● **WHAT YOU SHOULD DO**
Every line of the material below should be repeated exactly.

● **MATERIAL PROVIDED**

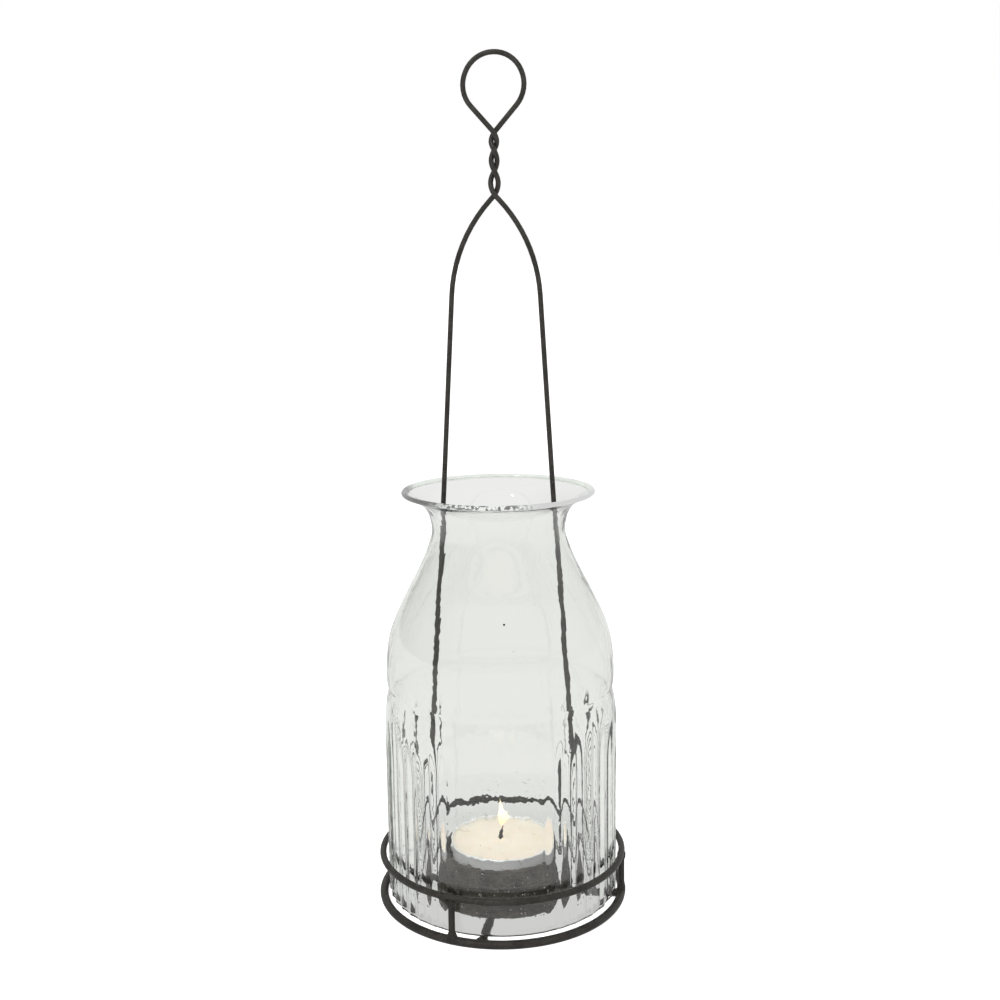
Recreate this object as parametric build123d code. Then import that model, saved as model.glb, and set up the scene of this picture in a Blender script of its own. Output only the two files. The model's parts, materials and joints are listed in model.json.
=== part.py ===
from build123d import *

import os
from math import acos, cos, pi, radians, sin, tan

# Hanging tealight lantern: a bottomless glass chimney standing in a welded wire basket, whose handle
# is one wire that runs up inside the glass and out of its mouth.
# Millimetres, +Z up. The origin is on the floor, under the axis of the basket. The handle lies in the
# XZ plane, the two bars of the floor cross lie on X and Y, and -Y is the front.

# Basket
RING_R = 42.5  # centre line of both rings
LOWER_WIRE_R = 1.45
LOWER_RING_Z = 1.4
UPPER_WIRE_R = 1.15
UPPER_RING_Z = 16.5
BAR_R = 1.35
POST_R = 1.1
POST_FLARE_R = 2.0  # weld metal around both ends of a post
POST_FLARE_H = 2.2
POST_FLARE_ROOT = 0.6  # share of a ring's wire radius, from its middle to the wide end of a flare
POST_ANGLES = {"post_front": -13.6, "post_right": 92.0, "post_back": 225.0}  # degrees, from -Y towards +X
SEAT_CLEARANCE_R = 41.05  # nothing on the rings reaches further in than this

# Plate and candle cup
PLATE_R = 27.2
PLATE_T = 0.9
PLATE_CHAMFER = 0.2
CUP_SHEET = 0.7
CUP_MIDDLE_R = 0.5
CUP_FOOT_R = 20.7
CUP_RIM_R = 21.2
CUP_RIM_Z = 16.9
CUP_CORNER_R = 1.7
CUP_RIM_BEAD_R = 0.6
CUP_BAND_Z = 10.7
CUP_BAND_R = 0.55

# Tealight, of the usual size
TEALIGHT_R = 19.0
TEALIGHT_TOP_Z = 20.1
TEALIGHT_SHEET = 0.4
TEALIGHT_RIM_R = 0.45
WAX_BELOW_RIM = 1.0
WICK_R = 0.65
WICK_ABOVE_WAX = 5.2
SUSTAINER_R = 6.0
SUSTAINER_T = 0.3
SUSTAINER_NECK_R = 1.3
SUSTAINER_NECK_H = 3.0
LIFT_GAP = 0.1  # under a piece that is only set down

# Glass chimney, by the middle of its wall
WALL = 1.7
GLASS_FOOT_Z = 2.85
BODY_R = 39.7
BODY_TOP_Z = 65.4
WAIST = ((38.4, 74.4), (38.1, 76.5), (38.4, 78.6))  # the shallow groove, from its lower edge to its upper
SHOULDER_SIDE = (35.5, 101.2)
SHOULDER_END = (31.6, 109.5)
NECK = (22.1, 131.3)
LIP_ROOT = (26.0, 142.3)
LIP_EDGE = (32.1, 145.5)
FLUTES = 40
FLUTE_CUT_R = 3.4
FLUTE_DEPTH = 0.55
WORN_DEPTH = 0.15  # of the flutes on two opposite faces, where the mould was worn
WORN_AZIMUTH = 10.0  # middle of the worn face at the front, in degrees from -Y towards +X
WORN_HALF_ANGLE = 24.0
FLUTE_TOP_Z = 56.0
FLUTE_TIP_R = 2.4  # the cutter tapers to this above the flute, which fades out before its tip
FLUTE_TIP_H = 13.6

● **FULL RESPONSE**
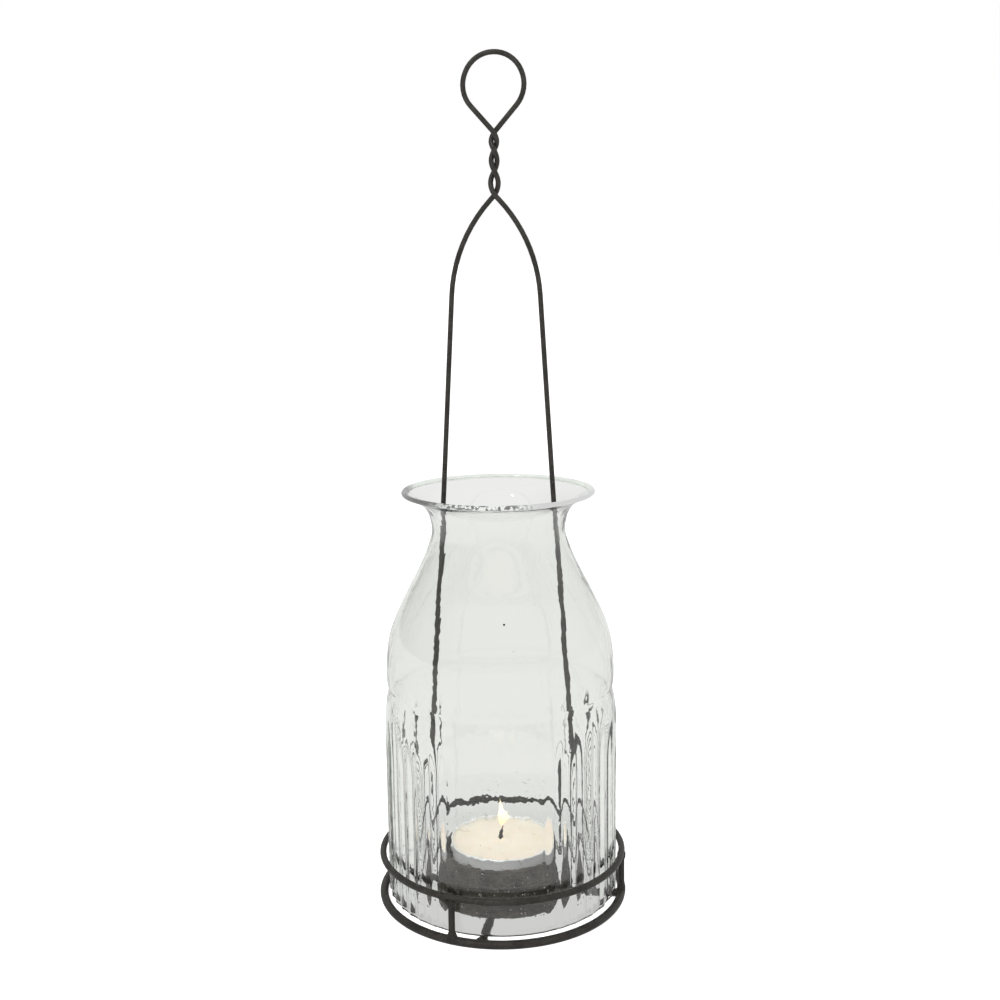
Recreate this object as parametric build123d code. Then import that model, saved as model.glb, and set up the scene of this picture in a Blender script of its own. Output only the two files. The model's parts, materials and joints are listed in model.json.
=== part.py ===
from build123d import *

import os
from math import acos, cos, pi, radians, sin, tan

# Hanging tealight lantern: a bottomless glass chimney standing in a welded wire basket, whose handle
# is one wire that runs up inside the glass and out of its mouth.
# Millimetres, +Z up. The origin is on the floor, under the axis of the basket. The handle lies in the
# XZ plane, the two bars of the floor cross lie on X and Y, and -Y is the front.

# Basket
RING_R = 42.5  # centre line of both rings
LOWER_WIRE_R = 1.45
LOWER_RING_Z = 1.4
UPPER_WIRE_R = 1.15
UPPER_RING_Z = 16.5
BAR_R = 1.35
POST_R = 1.1
POST_FLARE_R = 2.0  # weld metal around both ends of a post
POST_FLARE_H = 2.2
POST_FLARE_ROOT = 0.6  # share of a ring's wire radius, from its middle to the wide end of a flare
POST_ANGLES = {"post_front": -13.6, "post_right": 92.0, "post_back": 225.0}  # degrees, from -Y towards +X
SEAT_CLEARANCE_R = 41.05  # nothing on the rings reaches further in than this

# Plate and candle cup
PLATE_R = 27.2
PLATE_T = 0.9
PLATE_CHAMFER = 0.2
CUP_SHEET = 0.7
CUP_MIDDLE_R = 0.5
CUP_FOOT_R = 20.7
CUP_RIM_R = 21.2
CUP_RIM_Z = 16.9
CUP_CORNER_R = 1.7
CUP_RIM_BEAD_R = 0.6
CUP_BAND_Z = 10.7
CUP_BAND_R = 0.55

# Tealight, of the usual size
TEALIGHT_R = 19.0
TEALIGHT_TOP_Z = 20.1
TEALIGHT_SHEET = 0.4
TEALIGHT_RIM_R = 0.45
WAX_BELOW_RIM = 1.0
WICK_R = 0.65
WICK_ABOVE_WAX = 5.2
SUSTAINER_R = 6.0
SUSTAINER_T = 0.3
SUSTAINER_NECK_R = 1.3
SUSTAINER_NECK_H = 3.0
LIFT_GAP = 0.1  # under a piece that is only set down

# Glass chimney, by the middle of its wall
WALL = 1.7
GLASS_FOOT_Z = 2.85
BODY_R = 39.7
BODY_TOP_Z = 65.4
WAIST = ((38.4, 74.4), (38.1, 76.5), (38.4, 78.6))  # the shallow groove, from its lower edge to its upper
SHOULDER_SIDE = (35.5, 101.2)
SHOULDER_END = (31.6, 109.5)
NECK = (22.1, 131.3)
LIP_ROOT = (26.0, 142.3)
LIP_EDGE = (32.1, 145.5)
FLUTES = 40
FLUTE_CUT_R = 3.4
FLUTE_DEPTH = 0.55
WORN_DEPTH = 0.15  # of the flutes on two opposite faces, where the mould was worn
WORN_AZIMUTH = 10.0  # middle of the worn face at the front, in degrees from -Y towards +X
WORN_HALF_ANGLE = 24.0
FLUTE_TOP_Z = 56.0
FLUTE_TIP_R = 2.4  # the cutter tapers to this above the flute, which fades out before its tip
FLUTE_TIP_H = 13.6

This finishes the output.